March 19, 2012
City of Scoundrels by Gary Krist
This book was compared to Devil in the White City. And while they were both about Chicago, I do have to say that I think Devil in the White City is the better book. It was more engaging. But it was still a very interesting book and had its moments.
City of Scoundrels details twelve very tumultuous days in Chicago's history. Starting with a blimp crash of one of Goodyear's first blimps, to a kidnapping and murder, to rampaging race riots, these days in history would change the politics and mood of Chicago forever. The politicians who ran the town reacted to these events in ways that would be criticized and questioned as the years passed. Amidst the major events were the smaller stories too, of people who lived during these days in Chicago and who felt the direct impact of what was happening.
The biggest "character" in this book would probably be Big Bill Thompson, the mayor during the twelve disastrous days. It explained his running campaigns, politics, and a little bit about his personality in general. He was supposedly a likable guy, but I really didn't care much about him either way. The other people didn't focus as heavily in the book, but a few had interesting stories. Like a couple of the men involved in the blimp crash. You're introduced to them and then WHAM, tragedy strikes. Very compelling anyway. On a polar opposite though was the small running story of a woman who was secretly engaged to be married, but to be honest I couldn't stand her and wish she wasn't in the book. She just seemed pretty self centered what with everything else that was going on in Chicago at the time, even right down the street from her. That and her story was just kind of frivolous, no meaning in a book full of meaning.

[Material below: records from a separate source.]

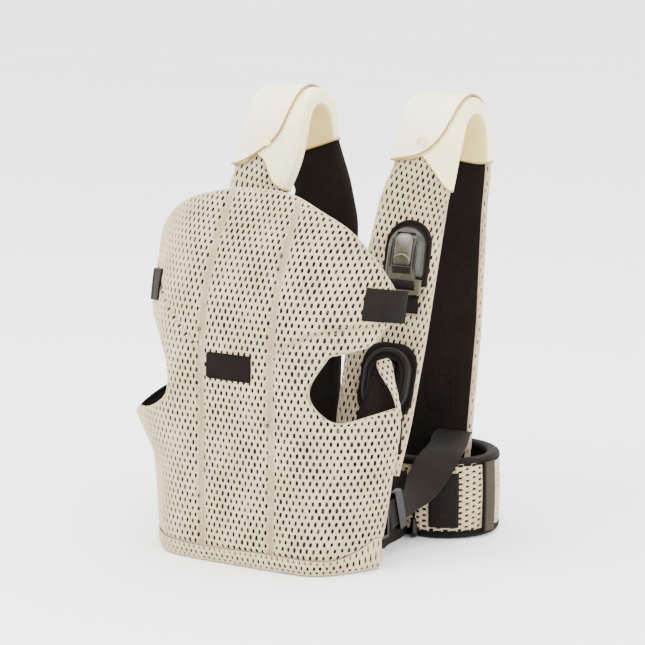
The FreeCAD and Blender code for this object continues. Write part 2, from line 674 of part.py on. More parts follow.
pull_base = cord_route[-1]
PULL_RADIUS, PULL_DROP, PULL_SHOULDER = 4.7, 14.3, 18.0
shoulder = math.radians(PULL_SHOULDER)
shoulder_point = (PULL_RADIUS * math.cos(shoulder), PULL_RADIUS * math.sin(shoulder) - PULL_DROP)
pull_tip = (0, -PULL_DROP - PULL_RADIUS)
pull_edges = [line((0, 0), (2.2, 0)), line((2.2, 0), shoulder_point),
              arc((0, -PULL_DROP), PULL_RADIUS, PULL_SHOULDER, -90), line(pull_tip, (0, 0))]
pull_body = doc.addObject("PartDesign::Body", "cord_pull_body")
pull_sketch = add_sketch(pull_body, "cord_pull_profile", "XZ_Plane", pull_edges)
pull_turned = pull_body.newObject("PartDesign::Revolution", "cord_pull_turned")
pull_turned.Profile = pull_sketch
pull_turned.ReferenceAxis = (pull_sketch, ["V_Axis"])
pull_turned.Angle = 360
pull_body.Placement = FreeCAD.Placement(pull_base, NO_TURN)
keep(pull_body, "cord_pull")


# Build, check and write -------------------------------------------------------------------
doc.recompute()
for item in doc.Objects:
    for state in item.State:
        if state in ("Invalid", "Error"):
            raise RuntimeError(f"{item.Name} is {state}")
for node in nodes:
    if node.Shape.isNull() or not node.Shape.isValid():
        raise RuntimeError(f"{node.Label} has no valid shape")

os.makedirs("parts", exist_ok=True)
for node in nodes:
    node.Shape.exportStep(f"parts/{node.Label}.step")
print(len(nodes), "pieces written")
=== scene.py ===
"""Soft baby carrier: the visual model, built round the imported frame."""
import math

import bpy
import numpy as np
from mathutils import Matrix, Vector, noise


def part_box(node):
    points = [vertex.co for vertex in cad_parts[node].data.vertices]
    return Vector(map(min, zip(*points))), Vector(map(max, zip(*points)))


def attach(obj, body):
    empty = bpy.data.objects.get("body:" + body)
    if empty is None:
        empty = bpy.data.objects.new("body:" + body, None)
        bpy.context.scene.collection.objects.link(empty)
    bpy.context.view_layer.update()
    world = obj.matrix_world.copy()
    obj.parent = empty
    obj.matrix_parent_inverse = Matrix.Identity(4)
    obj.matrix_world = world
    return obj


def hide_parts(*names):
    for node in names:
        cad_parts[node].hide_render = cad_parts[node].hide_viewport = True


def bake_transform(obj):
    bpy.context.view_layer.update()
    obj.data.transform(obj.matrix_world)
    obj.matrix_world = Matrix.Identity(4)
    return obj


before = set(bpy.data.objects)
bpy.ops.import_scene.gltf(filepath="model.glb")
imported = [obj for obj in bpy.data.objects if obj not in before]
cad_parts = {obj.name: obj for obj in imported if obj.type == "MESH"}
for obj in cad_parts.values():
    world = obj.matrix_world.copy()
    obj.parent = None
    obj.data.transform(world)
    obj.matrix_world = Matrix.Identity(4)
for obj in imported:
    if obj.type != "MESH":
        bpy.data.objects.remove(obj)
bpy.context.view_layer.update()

MM = 0.001
TAU = 2 * math.pi

# Camera -----------------------------------------------------------------------------------
AZIMUTH, ELEVATION, DISTANCE = math.radians(31), math.radians(11), 2.4
cam_right = Vector((math.cos(AZIMUTH), math.sin(AZIMUTH), 0))
cam_forward = Vector((-math.sin(AZIMUTH) * math.cos(ELEVATION),
                      math.cos(AZIMUTH) * math.cos(ELEVATION), -math.sin(ELEVATION)))
cam_up = cam_right.cross(cam_forward)
cam_target = Vector((0, -0.140, 0)) + cam_right * 0.082 + cam_up * 0.229
camera = bpy.data.objects.new("camera", bpy.data.cameras.new("camera"))
bpy.context.scene.collection.objects.link(camera)
camera.location = cam_target - cam_forward * DISTANCE
camera.rotation_euler = cam_forward.to_track_quat("-Z", "Y").to_euler()
camera.data.lens = 142.5
camera.data.sensor_width = 36
bpy.context.scene.camera = camera


# Materials --------------------------------------------------------------------------------
class Shader:
    """A Principled material and short calls for its node tree."""

    def __init__(self, name, rough, **sockets):
        self.mat = bpy.data.materials.new(name)
        self.mat.use_nodes = True
        self.tree = self.mat.node_tree
        self.bsdf = self.tree.nodes["Principled BSDF"]
        self.bsdf.inputs["Roughness"].default_value = rough
        for socket, value in sockets.items():
            self.bsdf.inputs[socket.replace("_", " ")].default_value = value

    def node(self, kind, **inputs):
        node = self.tree.nodes.new("ShaderNode" + kind)
        for key, value in inputs.items():
            if hasattr(node, key):
                setattr(node, key, value)
                continue
            socket = node.inputs[int(key[2:]) if key.startswith("in") else key.replace("_", " ")]
            if isinstance(value, bpy.types.NodeSocket):
                self.tree.links.new(value, socket)
            else:
                socket.default_value = value
        return node

    def math(self, operation, a, b=0.0):
        return self.node("Math", operation=operation, in0=a, in1=b).outputs[0]

    def coords(self, kind="UV"):
        return self.node("TexCoord").outputs[kind]

    def stripes(self, vector, direction, pitch):
        """A sine wave from -1 to 1 along a direction, pitch in metres."""
        turn = [TAU / pitch * part for part in direction]
        dot = self.node("VectorMath", operation="DOT_PRODUCT", in0=vector, in1=turn)
        return self.math("SINE", dot.outputs["Value"])

    def noise(self, vector, size, detail=2.0):
        """Noise from 0 to 1 whose blotches are about size metres."""
        found = self.node("TexNoise", Vector=vector, Scale=0.6 / size, Detail=detail)
        return found.outputs["Fac"]

    def ramp(self, value, stops):
        ramp = self.node("ValToRGB", Fac=value)
        elements = ramp.color_ramp.elements
        while len(elements) < len(stops):
            elements.new(0.5)
        for element, (place, colour) in zip(elements, stops):
            element.position = place
            element.color = (*linear(colour), 1)
        return ramp.outputs["Color"]

    def mix(self, share, a, b, blend="MIX"):
        node = self.node("Mix", data_type="RGBA", blend_type=blend)
        self.feed(node.inputs[0], share)
        self.feed(node.inputs[6], a)
        self.feed(node.inputs[7], b)
        return node.outputs[2]

    def feed(self, socket, value):
        if isinstance(value, bpy.types.NodeSocket):
            self.tree.links.new(value, socket)
        elif isinstance(value, tuple):
            socket.default_value = (*linear(value), 1)
        else:
            socket.default_value = value

    def finish(self, colour=None, bump=None, depth=0.0002, rough=None):
        if colour is not None:
            self.feed(self.bsdf.inputs["Base Color"], colour)
        if bump is not None:
            found = self.node("Bump", Height=bump, Distance=depth, Strength=1.0)
            self.tree.links.new(found.outputs[0], self.bsdf.inputs["Normal"])
        if rough is not None:
            self.tree.links.new(rough, self.bsdf.inputs["Roughness"])
        return self.mat


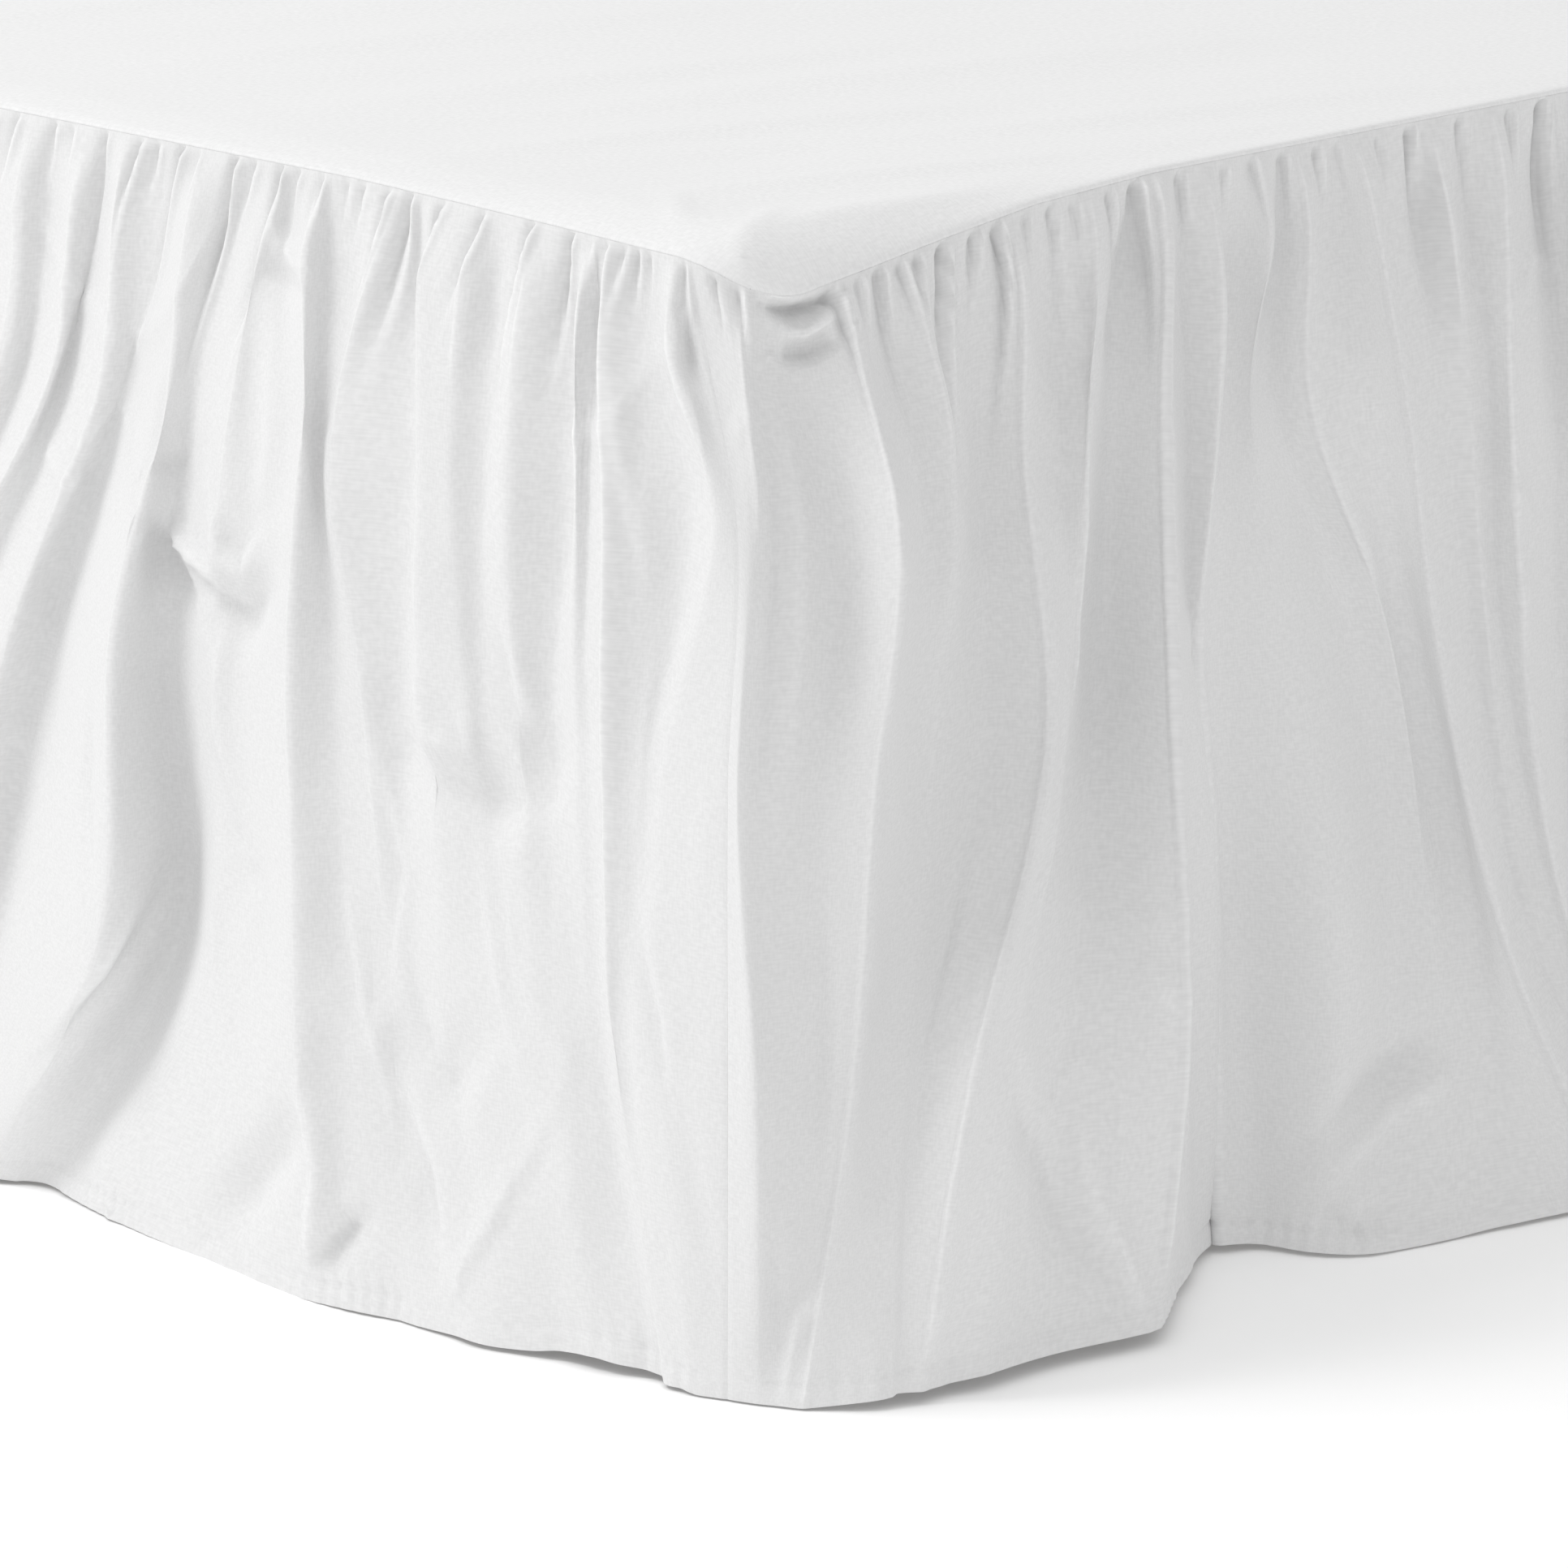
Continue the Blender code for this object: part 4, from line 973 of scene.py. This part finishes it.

The plot drug on. I had a hard time finished this book. It was chock full of interesting facts about events I had never heard about. But it was tedious to read and wasn't very smooth or engaging. I did learn a lot, especially about the race riots and the blimp crash. I actually had never even heard of a blimp crash outside of the Hindenburg before so I found that incredibly informative. And I liked the list of resources and notes at the end. The book was definitely well researched.
A smoother writing style and this might have been right up there with Devil in the White City. I would probably still read another book from this author though, despite not being able to fully immerse myself in this one.